• _Written problem_: The data below holds a line containing "turned(FINIAL_PROFILE, neckTop +" and a line containing "if empty is"; please quote exactly those two lines and every line between them, and nothing else.

• _Data section_:
+---+

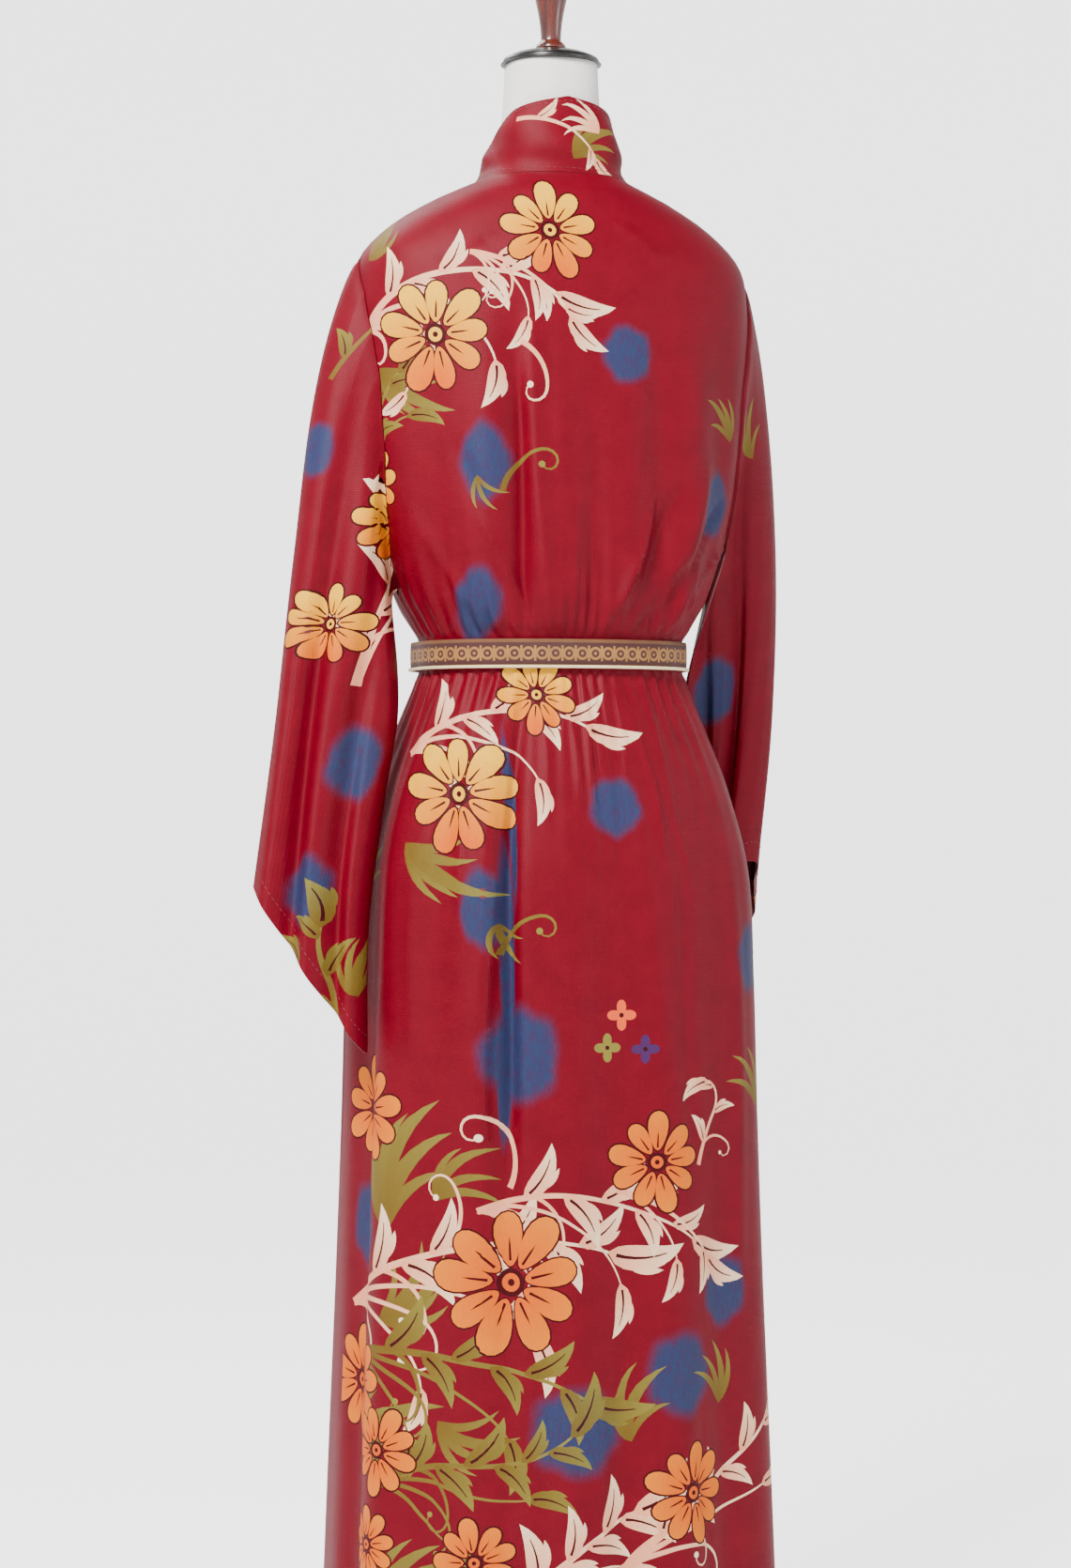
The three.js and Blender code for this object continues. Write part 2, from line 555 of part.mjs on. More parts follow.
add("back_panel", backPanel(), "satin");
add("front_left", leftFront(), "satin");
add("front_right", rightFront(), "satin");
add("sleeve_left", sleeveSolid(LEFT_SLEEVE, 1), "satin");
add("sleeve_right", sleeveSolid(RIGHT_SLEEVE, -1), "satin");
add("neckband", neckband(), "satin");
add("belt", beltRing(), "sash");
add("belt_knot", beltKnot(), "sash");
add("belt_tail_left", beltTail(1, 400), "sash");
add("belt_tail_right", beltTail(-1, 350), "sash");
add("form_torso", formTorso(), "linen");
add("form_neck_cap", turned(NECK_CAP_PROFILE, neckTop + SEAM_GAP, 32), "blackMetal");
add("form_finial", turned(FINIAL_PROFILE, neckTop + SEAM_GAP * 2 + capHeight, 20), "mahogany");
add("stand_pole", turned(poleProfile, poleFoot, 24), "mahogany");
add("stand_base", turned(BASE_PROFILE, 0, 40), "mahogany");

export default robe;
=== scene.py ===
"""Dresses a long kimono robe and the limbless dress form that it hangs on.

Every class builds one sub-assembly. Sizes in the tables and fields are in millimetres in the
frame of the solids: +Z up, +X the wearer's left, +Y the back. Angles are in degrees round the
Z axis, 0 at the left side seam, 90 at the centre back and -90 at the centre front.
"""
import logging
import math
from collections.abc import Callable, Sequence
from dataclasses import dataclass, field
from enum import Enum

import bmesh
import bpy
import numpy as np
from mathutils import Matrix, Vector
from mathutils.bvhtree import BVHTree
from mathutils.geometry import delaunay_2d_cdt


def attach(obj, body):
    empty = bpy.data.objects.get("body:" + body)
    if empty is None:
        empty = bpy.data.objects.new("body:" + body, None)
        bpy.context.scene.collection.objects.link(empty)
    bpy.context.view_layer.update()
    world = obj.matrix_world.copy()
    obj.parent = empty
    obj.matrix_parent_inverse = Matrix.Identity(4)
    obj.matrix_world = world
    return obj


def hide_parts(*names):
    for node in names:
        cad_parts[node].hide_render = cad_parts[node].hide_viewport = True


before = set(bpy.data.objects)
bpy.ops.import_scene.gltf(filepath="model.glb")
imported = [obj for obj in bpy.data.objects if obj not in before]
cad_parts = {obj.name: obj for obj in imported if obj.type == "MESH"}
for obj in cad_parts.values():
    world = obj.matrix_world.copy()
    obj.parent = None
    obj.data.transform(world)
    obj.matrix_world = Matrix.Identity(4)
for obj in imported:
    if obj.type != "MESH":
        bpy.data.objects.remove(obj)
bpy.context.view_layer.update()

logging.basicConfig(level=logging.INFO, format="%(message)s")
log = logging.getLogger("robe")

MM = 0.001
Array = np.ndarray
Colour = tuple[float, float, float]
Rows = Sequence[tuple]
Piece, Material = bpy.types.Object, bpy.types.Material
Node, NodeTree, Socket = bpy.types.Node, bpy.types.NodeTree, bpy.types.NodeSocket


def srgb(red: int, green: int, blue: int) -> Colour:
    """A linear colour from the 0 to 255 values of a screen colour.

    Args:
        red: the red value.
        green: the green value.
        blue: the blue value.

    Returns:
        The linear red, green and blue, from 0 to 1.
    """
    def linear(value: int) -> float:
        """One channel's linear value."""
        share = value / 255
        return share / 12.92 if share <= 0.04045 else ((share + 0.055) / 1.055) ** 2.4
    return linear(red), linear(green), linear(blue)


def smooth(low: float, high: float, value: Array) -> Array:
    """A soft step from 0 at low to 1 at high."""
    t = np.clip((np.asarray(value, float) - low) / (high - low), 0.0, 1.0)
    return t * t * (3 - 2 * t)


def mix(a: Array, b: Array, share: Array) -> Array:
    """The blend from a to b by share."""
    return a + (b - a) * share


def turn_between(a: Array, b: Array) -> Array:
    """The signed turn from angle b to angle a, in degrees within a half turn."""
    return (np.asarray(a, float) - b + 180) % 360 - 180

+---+

• _Solution to this task_:
add("form_finial", turned(FINIAL_PROFILE, neckTop + SEAM_GAP * 2 + capHeight, 20), "mahogany");
add("stand_pole", turned(poleProfile, poleFoot, 24), "mahogany");
add("stand_base", turned(BASE_PROFILE, 0, 40), "mahogany");

export default robe;
=== scene.py ===
"""Dresses a long kimono robe and the limbless dress form that it hangs on.

Every class builds one sub-assembly. Sizes in the tables and fields are in millimetres in the
frame of the solids: +Z up, +X the wearer's left, +Y the back. Angles are in degrees round the
Z axis, 0 at the left side seam, 90 at the centre back and -90 at the centre front.
"""
import logging
import math
from collections.abc import Callable, Sequence
from dataclasses import dataclass, field
from enum import Enum

import bmesh
import bpy
import numpy as np
from mathutils import Matrix, Vector
from mathutils.bvhtree import BVHTree
from mathutils.geometry import delaunay_2d_cdt


def attach(obj, body):
    empty = bpy.data.objects.get("body:" + body)
    if empty is None:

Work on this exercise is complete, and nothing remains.